Hm, OK, fair enough.

>> </parenthesis>
>>
>> But that's where the flags come in again: The guest may be fine with a
>> shared lock or none at all. But what about the block layer? Say you're
>> using a qcow2 image; that will not like sharing at all, independently of
>> what the guest things. So the block layer needs to have internal
>> mechanisms to elevate the locks proposed by the guest devices to e.g.
>> exclusive ones. I don't think that is something addressed by this series
>> in this version. Maybe you'll still need the flags for that.
> 
> I'm not completely sure about the mechanism and whether it should
> involve flags, but yes, you need something to propagate the required
> locking mode down recursively (just like op blockers will need to be
> done - maybe we should really use the same infrastructure and only
> do file locking as its implementation of the lowest layer).

Sounds good to me, but that implies that we have the new op blockers
rather soon. ;-)

> What you don't need, however, is user input. We already know that qcow2
> doesn't like concurrent writes.
> 
>> Final thing: Say you have a user who's crazy. Maybe they want to debug
>> something. Anyway, they have some qcow2 image attached to some guest
>> device, and they want to access that image simultaneously from some
>> other process; as I said, crazy, but there may be legitimate uses for
>> that so we should allow it.
>>
>> Now first that user of course has to set the device's lock_mode to
>> shared or none, thus promising qemu that the guest will be fine with
>> volatile data. But of course qcow2 will override that lock mode, because
>> qcow2 doesn't care about the guest: It primarily cares about its own
>> metadata integrity. So at this point the user will need some way to
>> override qcow2's choice, too. Therefore, I think we also need a per-node
>> flag to override the locking mode.
>>
>> qcow2 would probably make this flag default to exclusive for its
>> underlying node, and the user would then have to override that flag for
>> exactly that underlying node.
>>
>> Therefore I think we still need a block layer property for the lock
>> mode.
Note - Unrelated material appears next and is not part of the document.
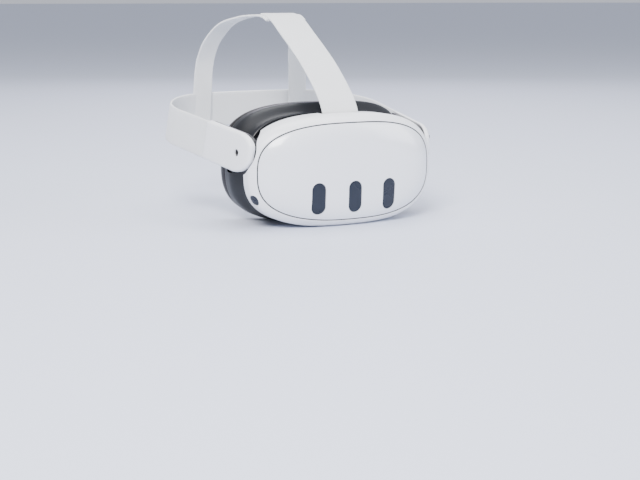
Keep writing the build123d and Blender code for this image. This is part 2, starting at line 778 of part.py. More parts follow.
with BuildPart() as strap_leg:
    for station in range(len(LEG_STATIONS)):
        with BuildSketch(leg_plane(station)):
            Rectangle(LEG_WIDTH, STRAP)
    loft(ruled=True)
with BuildPart() as strap_leg_whole:
    add(band_length(STRAP_IN, LEG_IN, STRAP_JOIN, 2 * REACH, LEG_X0, LEG_X1))
    add(strap_leg.part)
save_pair(strap_leg_whole.part, "strap_leg")

with BuildPart() as top_strap:
    with BuildSketch(upright(0)):
        with BuildLine():
            upper = FilletPolyline(
                (38.2, 63.4), (54, 79), (92, 106), (134, 131.5), (152, 135), radius=[60, 90, 30]
            )
            offset(upper, amount=STRAP, side=Side.RIGHT)
        make_face()
    extrude(amount=STRAP_WIDTH / 2, both=True)
save(top_strap.part, "top_strap")

BAR_R = 1.5
TAB_TOP = (36.2, 60.4)
with BuildPart() as strap_anchor:
    with BuildSketch(upright(-24)):
        with Locations((BAR_Y, BAR_Z)):
            Circle(BAR_R)
    extrude(amount=48)
    with BuildSketch(level(BAR_Z + 2.2)):
        with Locations((22, BAR_Y), (-22, BAR_Y)):
            Rectangle(4, 5)
    extrude(amount=-9)
    add(prism(TUBE_W, TUBE_H, TUBE_FRONT, TUBE_REAR), mode=Mode.SUBTRACT)
save(strap_anchor.part, "strap_anchor")

with BuildPart() as strap_tab:
    with BuildSketch(upright(0)):
        with Locations((BAR_Y, BAR_Z)):
            Circle(BAR_R + 1.1)
        with BuildLine():
            flap = Line((BAR_Y - 2.2, BAR_Z + 1.4), TAB_TOP)
            offset(flap, amount=STRAP, side=Side.RIGHT)
        make_face()
        with Locations((BAR_Y, BAR_Z)):
            Circle(BAR_R, mode=Mode.SUBTRACT)
    extrude(amount=STRAP_WIDTH / 2, both=True)
save(strap_tab.part, "strap_tab")

LIP_TOP, LIP = BAND_HALF + 2.25, 1.6
SLIDER_X, SLIDER_LENGTH = 22.0, 14.0
with BuildPart() as strap_slider:
    with BuildSketch(BAND.offset(-LIP_TOP)):
        with Locations((SLIDER_X, BAND_BACK + 1.4)):
            Rectangle(SLIDER_LENGTH, 2)
    extrude(amount=2 * LIP_TOP)
    for height in (-LIP_TOP, LIP_TOP - LIP):
        with BuildSketch(BAND.offset(height)):
            with Locations((SLIDER_X, BAND_BACK - 1.2)):
                Rectangle(SLIDER_LENGTH, 5)
        extrude(amount=LIP)
save_pair(strap_slider.part, "strap_slider")


# ---- Screws that hold the front frame ----

with BuildPart() as frame_screws:
    with BuildSketch(across(FRAME_FRONT)):
        with Locations(*SCREW_SPOTS):
            Circle(2)
    extrude(amount=1.2)
save(frame_screws.part, "frame_screws")
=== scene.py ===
import json
from math import cos, pi, radians, sin, sqrt, tan

import bmesh
import bpy
import numpy as np
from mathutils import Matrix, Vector


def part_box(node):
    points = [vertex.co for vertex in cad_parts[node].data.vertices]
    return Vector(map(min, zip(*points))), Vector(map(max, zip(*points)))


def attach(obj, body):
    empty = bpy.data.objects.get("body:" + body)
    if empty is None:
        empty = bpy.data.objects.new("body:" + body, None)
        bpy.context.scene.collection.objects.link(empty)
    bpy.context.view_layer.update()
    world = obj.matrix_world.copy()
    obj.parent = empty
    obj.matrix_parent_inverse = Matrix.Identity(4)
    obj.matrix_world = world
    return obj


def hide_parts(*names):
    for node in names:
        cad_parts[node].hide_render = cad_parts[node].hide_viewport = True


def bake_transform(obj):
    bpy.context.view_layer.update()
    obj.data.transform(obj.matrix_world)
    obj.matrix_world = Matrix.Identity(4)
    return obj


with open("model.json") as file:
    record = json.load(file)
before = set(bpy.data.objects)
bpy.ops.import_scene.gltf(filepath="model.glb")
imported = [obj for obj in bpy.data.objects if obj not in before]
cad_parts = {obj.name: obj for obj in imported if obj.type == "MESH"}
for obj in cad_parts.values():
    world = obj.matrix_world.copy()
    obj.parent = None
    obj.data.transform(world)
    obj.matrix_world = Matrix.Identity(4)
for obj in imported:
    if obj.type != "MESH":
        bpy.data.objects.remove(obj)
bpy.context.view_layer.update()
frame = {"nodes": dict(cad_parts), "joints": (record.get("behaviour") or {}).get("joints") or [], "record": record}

# All shapes are in millimetres from the visor's datum: the middle of the front cover, 1.4 mm
# before its foremost point. x runs to the wearer's left, y to the back and z up.
MM = 0.001
cover_lo, cover_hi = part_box("front_cover")
COVER_FRONT, COVER_DROP = 1.4, 4.5
DATUM = np.array((0, cover_lo.y - COVER_FRONT * MM, (cover_lo.z + cover_hi.z) / 2))
BASE_Z = -DATUM[2] / MM

# Visor.
POWER = 2.75
RIM_W, RIM_H = 92.0, 49.5
COVER_W, COVER_H = 85.5, 42.1
LIP_W, LIP_H = 86.6, 43.2
BOW, FACE_FLAT = 500.0, 900.0
RIM_REAR = 37.0
WINDOW_X, WINDOW_Z = 35.3, -22.2
WINDOW_R, WINDOW_HALF = 6.5, 7.5
NOTCH_R = 19.6
POWER_Y, POWER_Z, POWER_R = 29, -9, 3.2
ROCKER_X, ROCKER_Y = -40, 28
SIDE_WINDOW_AT, SIDE_WINDOW_OUT = (86.7, 26.2, -23.0), (0.805, -0.40, -0.436)
SIDE_WINDOW_R, SIDE_WINDOW_HALF = 4.45, 0.9

# Head band, in a plane through the hinge that leans up to the back.
tilt = next(j for j in frame["joints"] if j["name"] == "headband_tilt")
PIVOT = (np.array(tilt["pos_m"]) - DATUM) / MM
LEAN, SPLAY, FLARE = radians(7.05), radians(7.2), radians(7.0)
ALONG = np.array((0, cos(LEAN), sin(LEAN)))
RISE = np.array((0, -sin(LEAN), cos(LEAN)))
BAND_X, BAND_BACK, BAND_BACK_R, BAND_CORNER = 95.6, 184.5, 619.0, 67.5
BAND_HALF = 17.5
ARM_END = 56.0
ARM_SHELL, ARM_DEPTH = 4.5, 8.4
JACK_HOLE_R = 3.22
SLIDER_X, SLIDER_R, SLIDER_HALF = 22.0, 6.5, 9.0
FRONT_CURL = 0.0062

# ---------------------------------------------------------------- camera and stage

CAMERA_AT = Vector((-0.558, -0.9796, 0.1499))
AZIMUTH, ELEVATION = radians(-28.04), radians(10.59)
FLOOR_SIZE = 80.0


def make_camera():
    data = bpy.data.cameras.new("camera")
    data.lens, data.sensor_width = 73.0, 36.0
    data.clip_start, data.clip_end = 0.05, 50
    camera = bpy.data.objects.new("camera", data)
    back = Vector((sin(AZIMUTH) * cos(ELEVATION), -cos(AZIMUTH) * cos(ELEVATION), sin(ELEVATION)))
    camera.location = CAMERA_AT + Vector(DATUM)
    camera.rotation_euler = (-back).to_track_quat("-Z", "Y").to_euler()
    bpy.context.scene.collection.objects.link(camera)
    bpy.context.scene.camera = camera


def area_light(name, place, target, size, power, colour):
    data = bpy.data.lights.new(name, "AREA")
    data.shape, data.size, data.size_y = "RECTANGLE", size[0], size[1]
    data.energy, data.color = power, colour
    light = bpy.data.objects.new(name, data)
    light.location = place
    light.rotation_euler = (Vector(target) - Vector(place)).to_track_quat("-Z", "Y").to_euler()
    bpy.context.scene.collection.objects.link(light)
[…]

While I now agree that we do need a qdev property, I think that
>> alone won't be sufficient.
> 
> Attaching a qcow2 image to two processes simply doesn't work unless both
> are read-only, so I disagree that we should allow it. Or can you really
> come up with a specific reasonable use case that requires this?

Yes, it's more fun if you know that all of your data can suddenly be
broken beyond repair. It gives you this great kick of excitement.

> Users crazy enough to want something like this patch qemu. Both of us
> have patched qemu for debugging guests before and we didn't do things as
> crazy as writing to the same qcow2 image from multiple processes.

Now that you mention it, indeed I have not. I wonder why. I should give
it a try some day.

OK, agreed that we don't need a block layer flag. If someone later finds
out that we do for some weird reason, we can still add it.